Ainsi le progrès économique, l’accumulation de biens et la consommation immédiate semblent s’être imposés comme des fins en soi, des marqueurs évidents d’épanouissement personnel.
Unsplash, Victoria Alexandrova.
Pourtant, nous constatons de plus en plus les conséquences de cette société de surconsommation. Aussi bien sur l’aspect humain : inégalités économiques, déshumanisation du travail, etc. Que sur l’aspect environnemental : dérèglement climatique, extinction d’espèces vivantes, pollution, etc.
Cette prise de conscience nous pousse à la sobriété énergétique. Mais cette démarche semble aux antipodes des valeurs transmises par la société de consommation. La sobriété énergétique reste souvent associée à un pessimisme anxiogène, à des changements contraignants de nos modes de vie ou encore à un ralentissement économique.

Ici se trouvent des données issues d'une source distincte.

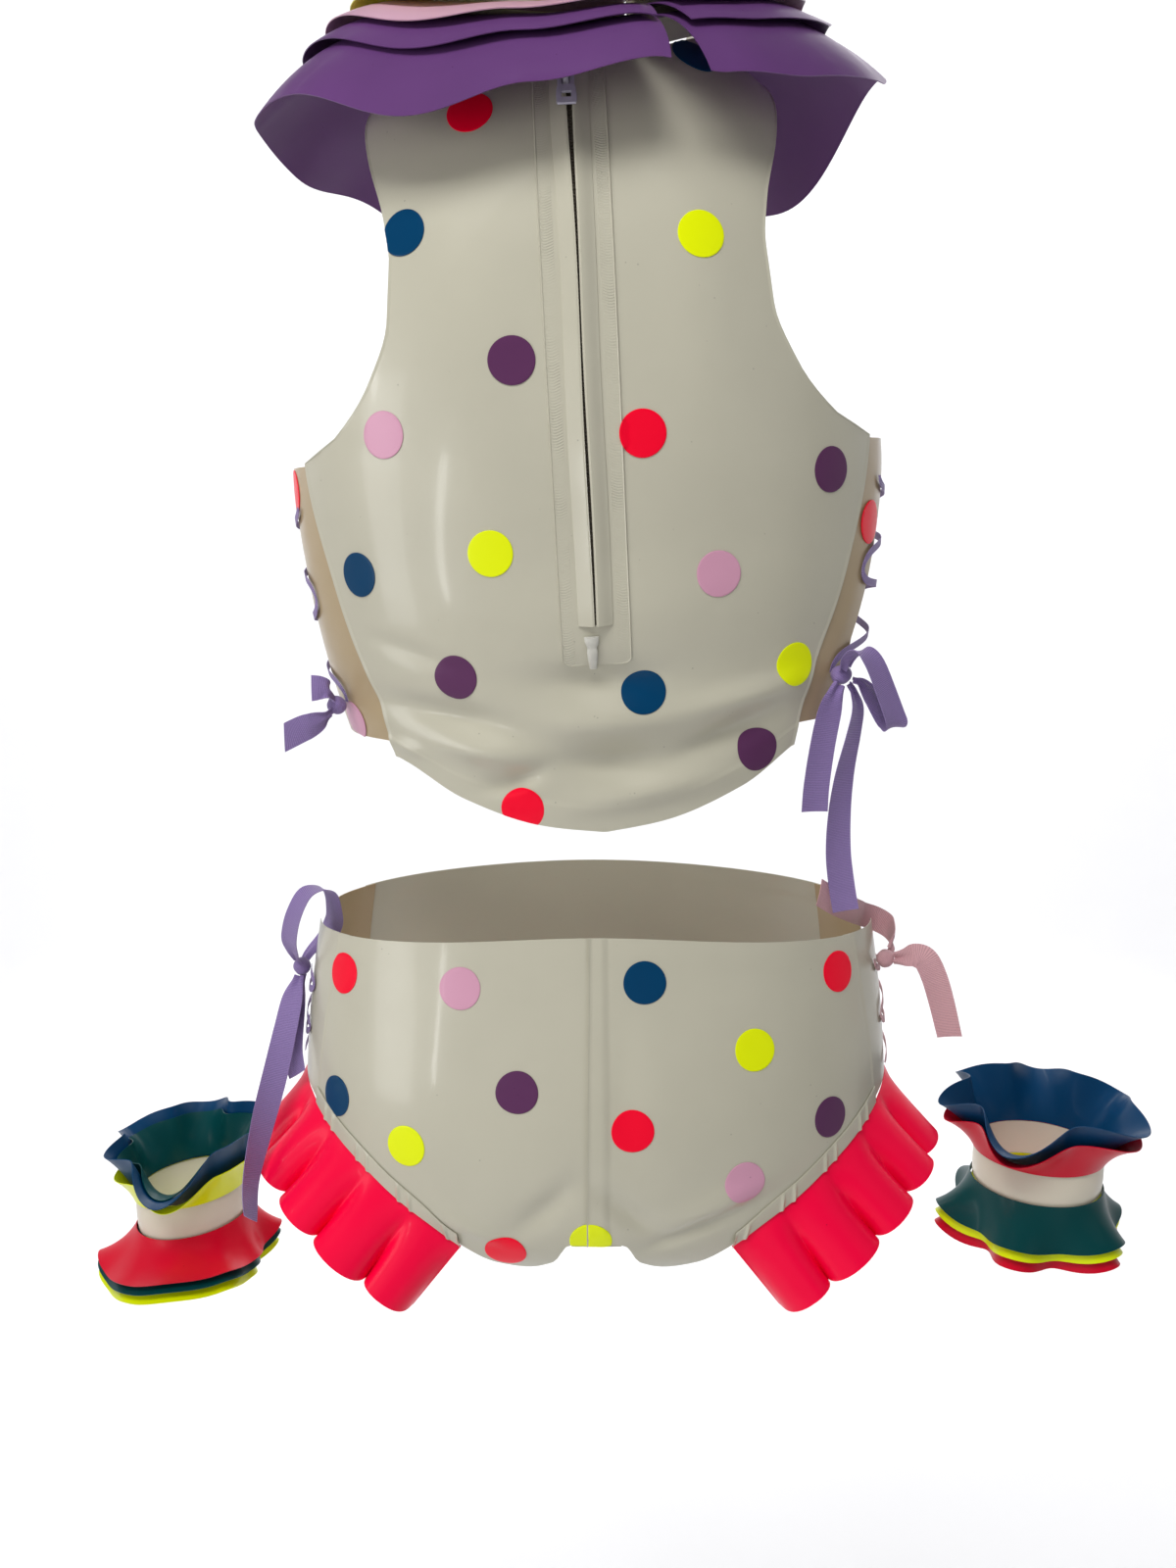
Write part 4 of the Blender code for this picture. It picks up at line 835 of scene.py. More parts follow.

Pour engager une vraie dynamique globale de sobriété énergétique, il convient donc d’arrêter de confronter ces deux paradigmes. De cesser d’opposer la vision positive d’une éternelle croissance à la vision négative d’une sobriété régressive.
Entreprendre une démarche de sobriété énergétique ne doit pas seulement passer par la contrainte. Cela doit passer par un changement culturel voire civilisationnel profond, qui fait d’un avenir juste et durable une véritable fin en soi. Il faut parvenir à s’affranchir de cette quête systématique de « toujours plus », au profit d’une quête d’un mieux-être individuel et collectif.
Enfin, la sobriété énergétique n’est pas qu’une démarche individuelle ; et ne résume pas à des écogestes. Elle doit faire l’objet d’une démarche collective et globale. Pour cela, il est essentiel qu’elle soit portée par les acteurs publics et les entreprises.